Each year, Mikus has served more people. The first year she started having the dinner, the restaurant served about 250 people. Last year, she and volunteers from the community served 500 people. Mikus said she hopes to serve even more this year.
Jessica Eubanks and Brandy Strickland, both cousins and employees at Angie’s Restaurant, have volunteered each year.
Eubanks and Strickland said it means a lot to them to give back. They said the people they serve are grateful. Many people are surprised.
“It makes us cry,” Strickland said. “It makes us emotional. It’s good to be able to give back and be apart of something like that.”
Eubanks said growing up she saw many people who were homeless and didn’t have anything. Both women say it makes them appreciative and want to give back.
That’s what Thanksgiving is about, Eubanks said.
“It’s just about family,” Eubanks said. “Just being thankful for having things that other don’t have. Being able to do this, that other people can’t do.”
Mikus said if people can’t make it to the restaurant, then she’ll have some volunteers deliver the meal to them or bring them to the restaurant.

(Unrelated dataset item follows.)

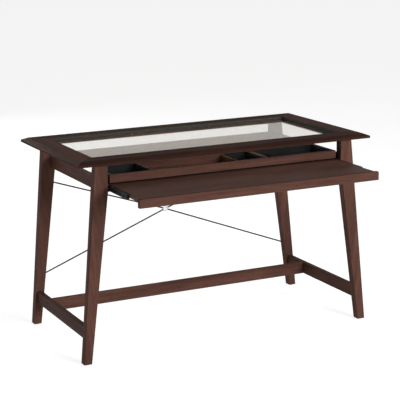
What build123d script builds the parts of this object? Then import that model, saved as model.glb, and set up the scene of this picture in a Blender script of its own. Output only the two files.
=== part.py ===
from build123d import *
import os

# A glass-topped writing desk with a pull-out keyboard tray, in millimetres.
# The desk is drawn about its own centre: +X to the right, +Y to the back, +Z up, floor at z = 0.
# The tray is drawn pulled out, which is its rest pose. Every node is then moved by frame_shift,
# so that the origin ends up below the middle of the whole object.

# Driving dimensions: top
top_width = 1219.0
top_depth = 635.0
top_height = 762.0
rail_width = 88.0
rail_edge = 9.0
bevel_rise = 9.5
bevel_width = 23.0
glass_thickness = 5.0
glass_gap = 1.5
pad_radius = 4.0
pad_height = 1.0
ledge_width = 38.0
ledge_height = 10.0
ledge_reach = 12.0
ledge_end_margin = 50.0

# Driving dimensions: legs, aprons and stretchers
leg_inner_x = 488.0
leg_top_width = 48.0
leg_foot_inner_x = 573.0
leg_foot_width = 31.0
leg_knee_height = 646.0
leg_depth = 33.0
leg_face_y = 297.0
glide_radius = 10.0
glide_height = 3.0
glide_pin_radius = 1.5
glide_pin_length = 12.0
apron_bottom = 637.0
apron_height = 50.0
apron_thickness = 18.0
rear_apron_face_y = 290.0
stretcher_bottom = 91.0
stretcher_height = 48.0
stretcher_thickness = 20.0
stretcher_outer_x = 586.0
long_stretcher_y = 140.0
dowel_radius = 4.0
dowel_length = 36.0
dowel_inset = 12.0

# Driving dimensions: connector bolts, brackets and brace
bolt_height = 126.0
bolt_radius = 3.0
bolt_length = 62.0
bolt_head_radius = 5.0
bolt_head_height = 5.0
bolt_recess = 3.0
barrel_nut_radius = 5.0
barrel_nut_length = 15.0
bracket_leg_length = 30.0
bracket_width = 22.0
bracket_thickness = 2.0
brace_ring_radius = 11.0
brace_ring_bore = 5.0
brace_ring_thickness = 7.5
brace_ring_height = 407.0
rod_radius = 2.9
rod_seat_radius = 8.0
brace_eye_radius = 7.0
brace_eye_thickness = 6.0
brace_upper = (523.0, 583.0)
brace_lower = (566.0, 190.0)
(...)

Mikus is also partnering with Meals on Wheels, which delivers meals to senior citizens and those who may not be able to afford it. The agency doesn’t operate on Thanksgiving Day. Mikus has volunteers who will deliver meals to those who are served by the organization.
Ham, turkey, yams, green beans, cranberry sauce and dressing headline the menu. The Thanksgiving dinner will be from 11 a.m. to 2:30 p.m.
“This is not work for me. I love it, this is my passion so I feel like I can do things to get people together,” Mikus said. “I want to do it. I don’t have to do it.”
“I think if we all would do a little giving, it would make this place a better place and we wouldn’t have children in Garner or in other places going hungry,” she added.